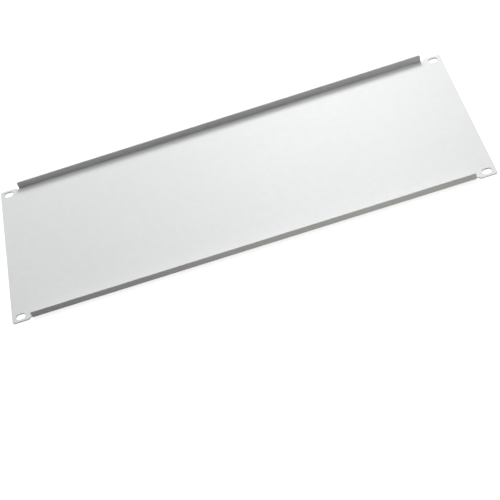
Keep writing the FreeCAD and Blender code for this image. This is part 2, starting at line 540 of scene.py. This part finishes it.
@dataclass(frozen=True)
class Tripod:
    """The camera: where it aims on the floor and how it stands to that point."""

    aim_x: float = -0.0068
    aim_y: float = -0.4943
    azimuth_deg: float = -3.355
    elevation_deg: float = 50.11
    roll_deg: float = -19.91
    distance: float = 1.0721
    lens_mm: float = 81.269

    def make(self, width: float, height: float) -> None:
        """Stand the camera in its place.

        Args:
            width: The panel's width, of which aim_x is a share from the middle.
            height: The panel's height, of which aim_y is a share from the middle.
        """
        aim = Vector((self.aim_x * width, self.aim_y * height, 0))
        ahead = direction(self.azimuth_deg, -self.elevation_deg)
        level = ahead.cross(Vector((0, 0, 1))).normalized()
        upright = level.cross(ahead)
        roll = math.radians(self.roll_deg)
        right = level * math.cos(roll) + upright * math.sin(roll)
        up = upright * math.cos(roll) - level * math.sin(roll)
        data = bpy.data.cameras.new("tripod")
        data.lens = self.lens_mm
        camera = bpy.data.objects.new("tripod", data)
        turn = Matrix((right, up, -ahead)).transposed().to_4x4()
        camera.matrix_world = Matrix.Translation(aim - ahead * self.distance) @ turn
        bpy.context.scene.collection.objects.link(camera)
        bpy.context.scene.camera = camera


@dataclass(frozen=True)
class Studio:
    """The floor, the white background and the soft lights."""

    floor_side: float = 3.0
    floor_gap: float = 0.2 * MM
    lights: tuple[SoftBox, ...] = (
        SoftBox("overhead_light", azimuth_deg=12, elevation_deg=60, distance=2.5, width=3.0,
                height=3.0, watts=32, colour=COOL),
        SoftBox("top_light", azimuth_deg=0, elevation_deg=80, distance=2.0, width=0.8,
                height=0.8, watts=12, colour=COOL),
        SoftBox("back_light", azimuth_deg=13, elevation_deg=46, distance=1.4, width=0.5,
                height=0.5, watts=10.9, colour=COOL),
        SoftBox("right_strip", azimuth_deg=100, elevation_deg=1, distance=0.5, width=0.15,
                height=0.012, watts=0.27, colour=WARM),
        SoftBox("front_strip", azimuth_deg=160, elevation_deg=0.96, distance=0.45, width=0.12,
                height=0.012, watts=0.34, colour=WARM),
    )

    def lay_floor(self) -> None:
        """Lay the floor just under the panel."""
        mesh = bpy.data.meshes.new("floor")
        shape = bmesh.new()
        bmesh.ops.create_grid(shape, x_segments=1, y_segments=1, size=self.floor_side / 2)
        bmesh.ops.translate(shape, verts=shape.verts[:], vec=(0, 0, -self.floor_gap))
        shape.to_mesh(mesh)
        shape.free()
        mesh.materials.append(FloorPaint().make())
        floor = bpy.data.objects.new("floor", mesh)
        bpy.context.scene.collection.objects.link(floor)

    @staticmethod
    def hang_background() -> None:
        """Show white all round the object, without lighting it."""
        world = bpy.data.worlds.new("studio")
        world.use_nodes = True
        world.node_tree.nodes.clear()
        web = NodeWeb(world.node_tree)
        white = web.node("ShaderNodeBackground", {}, {
            "Color": opaque(WHITE),
            "Strength": seen_directly(web),
        })
        web.node("ShaderNodeOutputWorld", {}, {"Surface": white.outputs[0]})
        bpy.context.scene.world = world

    def make(self) -> None:
        """Set the studio up."""
        self.lay_floor()
        self.hang_background()
        for light in self.lights:
            light.make()
        bpy.context.scene.view_settings.view_transform = "Standard"


# ---------------------------------------------------------------- the scene


def main() -> None:
    """Build the panel, the studio and the camera."""
    logging.basicConfig(level=logging.INFO, format="%(name)s: %(message)s")
    sheet = FoldedPanel.from_frame(frame["record"], "panel")
    panel = sheet.make("folded_panel", PowderCoat())
    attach(panel, "root")
    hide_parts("panel")
    LOG.info("%s: %d faces", panel.name, len(panel.data.polygons))
    Studio().make()
    Tripod().make(sheet.width, sheet.height)


if __name__ == "__main__":
    main()
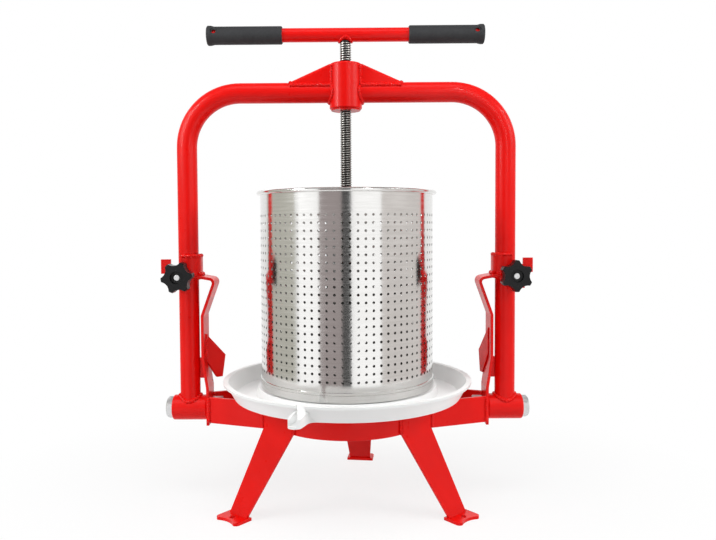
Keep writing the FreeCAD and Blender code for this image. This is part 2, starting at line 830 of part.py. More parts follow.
def lead_screw():
    """Screw with its retaining neck; its top is coped to the handle bar."""
    rod = upright(screw_diameter / 2, screw_end, handle_height)
    foot = [e for e in rod.Edges if isinstance(e.Curve, Part.Circle) and e.Curve.Center.z < screw_end + 1]
    rod = rod.makeChamfer(screw_chamfer, foot)
    groove = upright(screw_diameter, neck_low, neck_low + neck_length)
    groove = groove.cut(upright(neck_diameter / 2, neck_low, neck_low + neck_length))
    half = V(handle_diameter, 0, 0)
    centre = V(0, 0, handle_height)
    return rod.cut(groove).cut(make_cylinder(handle_diameter / 2 + weld_gap, centre - half, centre + half))


def handle_bar():
    centre = V(0, 0, handle_height)
    half = V(handle_length / 2, 0, 0)
    bar = make_cylinder(handle_diameter / 2, centre - half, centre + half)
    return bar.cut(make_cylinder(handle_diameter / 2 - handle_wall, centre - half, centre + half))


def grip_right():
    """Rubber sleeve with a closed, vented and slightly flared end."""
    inner = handle_diameter / 2 + push_gap
    cap = handle_length / 2 + push_gap
    end = cap + grip_cap
    start = end - grip_length
    outer = grip_diameter / 2
    flare = grip_flare / 2
    outline = [
        (start, inner),
        (start, outer - grip_round),
        (start + grip_round, outer),
        (end - grip_flare_length * 2, outer),
        (end - grip_flare_length, flare),
        (end - grip_round, flare),
        (end, flare - grip_round),
        (end, grip_vent / 2),
        (cap, grip_vent / 2),
        (cap, inner),
    ]
    face = polygon([V(x, 0, handle_height + r) for x, r in outline])
    sleeve = face.revolve(V(0, 0, handle_height), V(1, 0, 0), 360)
    centre = V(end - grip_hole_inset, 0, handle_height)
    angle = math.radians(grip_hole_turn)
    way = V(0, -math.cos(angle), math.sin(angle))
    hole = make_cylinder(grip_hole / 2, centre, centre + way * grip_diameter)
    dimple = make_cylinder(grip_dimple / 2, centre + way * (outer - grip_dimple_depth),
                           centre + way * grip_diameter)
    return sleeve.cut(hole).cut(dimple)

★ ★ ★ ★

Copy out the listing above, line by line and exactly, from its first line to the line holding "in its place.", inclusive.

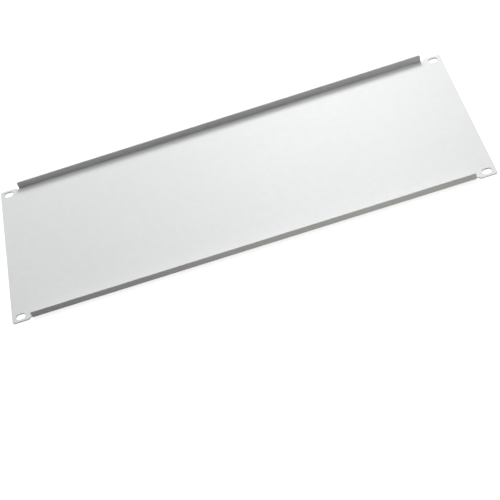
Keep writing the FreeCAD and Blender code for this image. This is part 2, starting at line 540 of scene.py. This part finishes it.
@dataclass(frozen=True)
class Tripod:
    """The camera: where it aims on the floor and how it stands to that point."""

    aim_x: float = -0.0068
    aim_y: float = -0.4943
    azimuth_deg: float = -3.355
    elevation_deg: float = 50.11
    roll_deg: float = -19.91
    distance: float = 1.0721
    lens_mm: float = 81.269

    def make(self, width: float, height: float) -> None:
        """Stand the camera in its place.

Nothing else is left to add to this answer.